Whether you run to lose weight, beat your personal best or just for the sheer love of the sport, supplements that promise to make you faster, better and stronger can be tempting. Too often, those promises are empty -- carnitine is one of those cases. Although it has shown promise in the treatment of several diseases, the hype surrounding its use is overblown.
Your body makes its own carnitine in the kidneys and liver, and stores it in various muscles and organs for later use. Some hereditary conditions and diseases can cause this mechanism to falter, resulting in a carnitine deficiency that requires supplementation. You can get it naturally in the foods you eat, especially red meat, dairy foods, fish poultry and wheat, or you can take a supplement in the form of L-carnitine. Research into whether carnitine can provide effective treatment for diseases like peripheral vascular disease, kidney disease and male infertility is ongoing, but many people are familiar with carnitine as a performance or weight-loss aid.
Proponents claim that carnitine helps your body burn fat for energy, saving your glycogen stores for later in the workout. Theoretically, this would help you play harder, longer, because instead of calling on your glycogen stores right away, you would keep it in reserve for when your energy would normally start to flag. This myth has been debunked several times. A 1996 double-blind study in the "European Journal of Applied Physiology and Occupational Physiology" showed that carnitine did not enhance performance, affect the participants' metabolisms or help their exercise recovery in any way.
Maintaining a healthy body weight is important to your performance as a runner. Weight from muscle mass works for you, as it translates into increased power, but fat weight is dead weight and only slows you down. Carnitine has been used to stimulate weight loss by encouraging the body to burn fat for energy, but research has not proven this. The University of Maryland Medical center says that it may, however, help reduce fatigue, increase muscle mass and reduce overall fat mass, all of which can contribute to weight loss.
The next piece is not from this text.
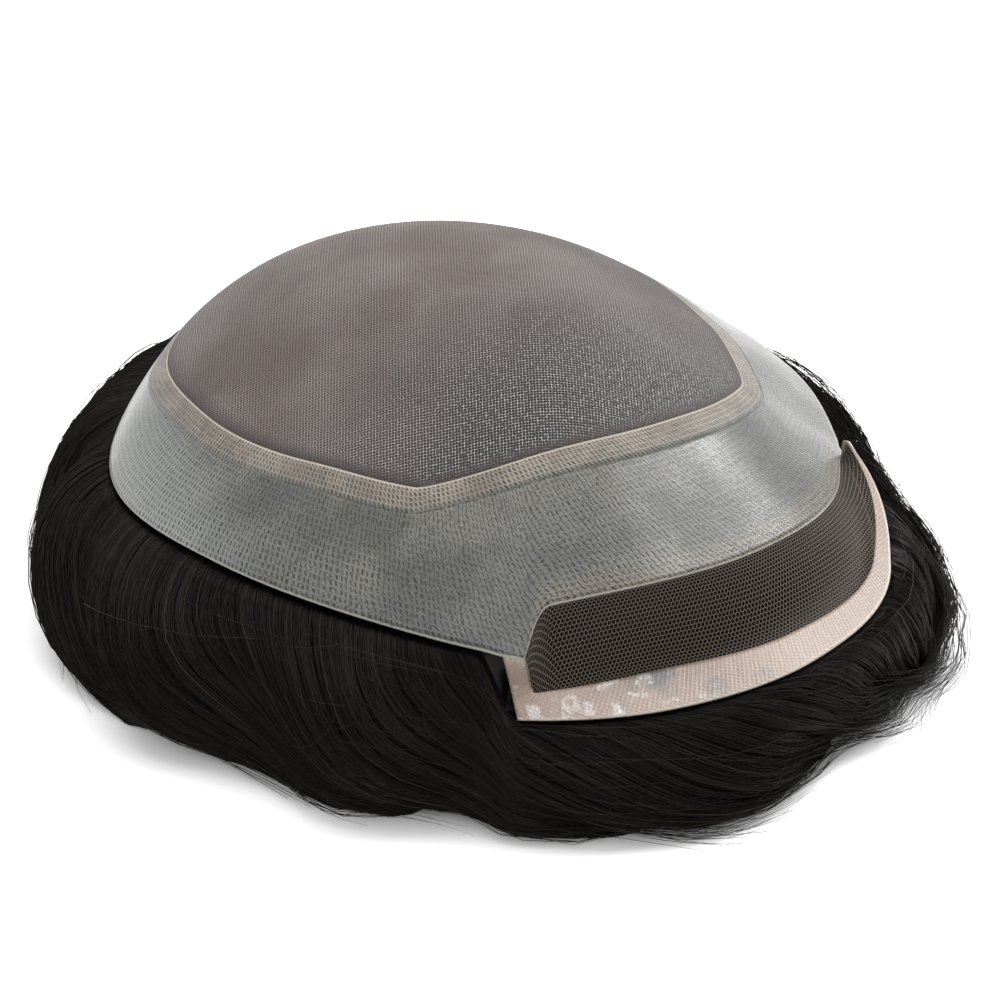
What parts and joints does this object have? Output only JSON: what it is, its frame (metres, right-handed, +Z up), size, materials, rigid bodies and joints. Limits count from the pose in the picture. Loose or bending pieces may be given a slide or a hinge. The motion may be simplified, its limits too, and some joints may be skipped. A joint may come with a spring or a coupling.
{
  "type": "toupee hairpiece",
  "caption": "Toupee laid scalp side up: domed mesh crown with bound edge, thin skin band, lace front with tape edge, resting on its own swept hair.",
  "frame": {"origin": "bottom centre of the part's box, on the surface that it rests on", "axes": "+Z up through the crown, -Y towards the front hairline, X across the head"},
  "size_m": [0.2142, 0.24, 0.0752],
  "materials": {
    "crown_mesh": "fine woven net, matt",
    "binding_ribbon": "woven ribbon, matt",
    "skin_band": "thin translucent film, soft sheen",
    "front_lace": "open lace net, matt",
    "front_tape": "coated tape, soft sheen",
    "hair": "dark hair, silky"
  },
  "bodies": {
    "root": {"crown_mesh": "crown_mesh", "binding_ribbon": "binding_ribbon", "skin_band": "skin_band", "front_lace": "front_lace", "front_tape": "front_tape", "hair": "hair"}
  },
  "joints": []
}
Because there is no evidence that supports the use of carnitine for weight loss or sports performance, there is no recommended dose for those uses. Follow the directions on the supplement you choose. Don't choose a D-carnitine supplement, because the UMMC suggests that it may disrupt your body's natural carnitine production and may produce side effects. Consult your doctor before taking carnitine, especially if you have kidney disease, hypertension, cirrhosis, diabetes or peripheral vascular disease, or are taking any medication.